The defendant’s final contention is that he introduced unrebutted evidence of farming expenses he incurred which should have been considered in calculating plaintiff’s damages. The general rule is that the expenses and losses of a partnership or joint venture are borne by the partners or joint venturers equally or in the same proportion in which they share profits. Producer’s Livestock Mktg. Ass’n v. Christensen, 588 P.2d 156 (Utah 1978).

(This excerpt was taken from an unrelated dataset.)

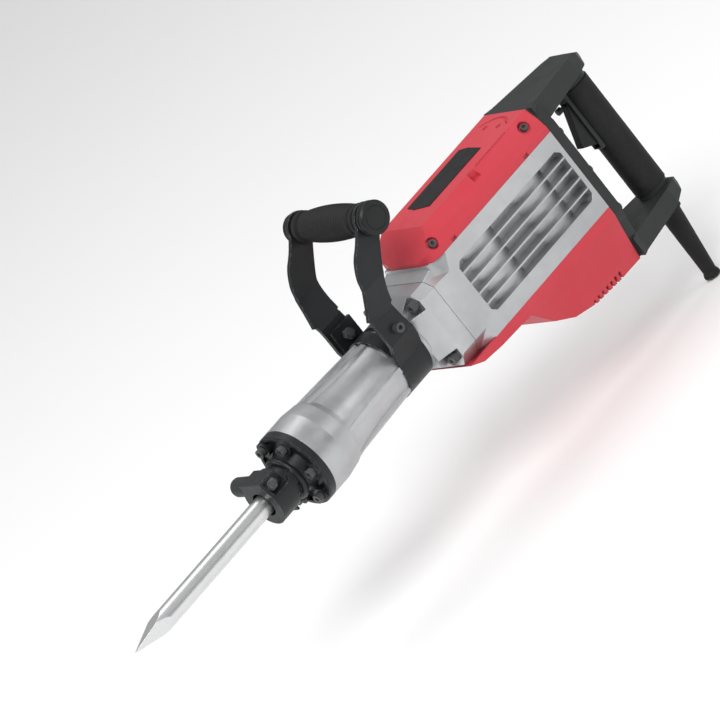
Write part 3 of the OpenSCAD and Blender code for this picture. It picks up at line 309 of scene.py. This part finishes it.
finish = {
    "red": plastic("red_plastic", (0.56, 0.042, 0.060), (0.60, 0.075, 0.095), edge=0.0026),
    "grey": plastic("grey_plastic", (0.024, 0.026, 0.026), (0.042, 0.045, 0.045),
                    roughness=0.5, edge=0.0016),
    "blackplastic": plastic("black_plastic", (0.009, 0.010, 0.010), (0.026, 0.028, 0.028),
                            roughness=0.40, edge=0.0014),
    "alu": cast_metal("cast_aluminium", (0.54, 0.55, 0.56), (0.42, 0.43, 0.44), 0.36),
    "iron": cast_metal("laminated_iron", (0.33, 0.33, 0.34), (0.22, 0.22, 0.23), 0.5),
    "bright": machined("forged_steel", (0.74, 0.745, 0.75), (0.50, 0.505, 0.51), 0.26),
    "steel": machined("ground_steel", (0.60, 0.61, 0.63), (0.45, 0.45, 0.47), 0.24),
    "blackmetal": painted_metal("black_paint", (0.009, 0.011, 0.012), (0.35, 0.35, 0.36)),
    "darkscrew": painted_metal("black_oxide", (0.055, 0.055, 0.056), (0.5, 0.5, 0.51), 0.3),
    "rubber": rubber("black_rubber"),
    "label": gloss("label_film", (0.008, 0.008, 0.009)),
    "copper": winding("varnished_copper"),
}
slots = {sub["node"]: sub["material_slot"] for sub in frame["record"]["subparts"]}
slots["retainer_pin"] = "darkscrew"  # only its blackened tail shows
for name, item in nodes.items():
    item.data.materials.clear()
    item.data.materials.append(finish[slots[name]])

paper = Shader("floor_paper", 0.9)
paper.bump(paper.noise(220.0, 2.0), 0.0002, 0.1)
floor.data.materials.append(
    paper.done(paper.mix(paper.noise(1.5, 2.0), (0.93, 0.93, 0.93), (0.95, 0.95, 0.95))))


# ---- Real rounded edges on the moulded covers ----
BEVEL_WIDTH = 0.0028
BEVEL_STEPS = 4
SHARP = math.radians(24.0)
FLAT = math.radians(1.0)
SAME_POINT = 0.00002


def softened(node):
    """A copy of one of the hammer's nodes with its sharp edges bevelled inwards, in place of the node."""
    mesh = nodes[node].data.copy()
    work = bmesh.new()
    work.from_mesh(mesh)
    bmesh.ops.remove_doubles(work, verts=work.verts, dist=SAME_POINT)
    bmesh.ops.dissolve_limit(work, angle_limit=FLAT, verts=work.verts, edges=work.edges)
    for face in work.faces:
        face.smooth = False
    work.to_mesh(mesh)
    work.free()
    piece = mesh_object(node + "_soft", mesh)
    piece.matrix_world = nodes[node].matrix_world.copy()
    bevel = piece.modifiers.new("bevel", "BEVEL")
    bevel.width = BEVEL_WIDTH
    bevel.segments = BEVEL_STEPS
    bevel.limit_method = "ANGLE"
    bevel.angle_limit = SHARP
    bevel.miter_outer = "MITER_ARC"
    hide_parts(node)
    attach(piece, "hammer")


for node in ("top_cover", "motor_housing"):
    softened(node)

A default by a joint venturer of his obligation under the venture agreement may forfeit his right to an accounting under the contract. 48A C.J.S. Joint Ventures § 40, at 470 (1981).

The parties’ agreement provided that defendant would furnish his labor and equipment for farming leased tracts of land, together with a small tract owned by defendant, which was to be farmed by the joint venture. Defendant was also to supervise the farming operation. Only after the crops were harvested and sold would the proceeds from the sale be split between the joint venturers.

The trial court found that defendant leased several tracts of land and planted crops on the tracts. It is clear the parties intended the contract to be entire and nonseverable and that complete performance by defendant was required. The trial court found, which finding is not challenged on appeal, that the defendant failed to properly farm the land leased to the parties, and that defendant abandoned the farming operation by failing to water and cultivate part of the crops. As a result, plaintiff and defendant did not receive a harvest of any of the crops planted. Defendant, by defaulting on his obligation and abandoning the contract, completely frustrated the purpose, intent and terms of the joint venture agreement. Thus, defendant forfeited any right he may have had to an accounting for expenses made for the joint venture. Roundup Cattle Feeders v. Horpestad, 184 Mont. 480, 603 P.2d 1044 (1979).

Based on the foregoing, we affirm the trial court.

SCARBOROUGH, C.J., and WALTERS, J., concur.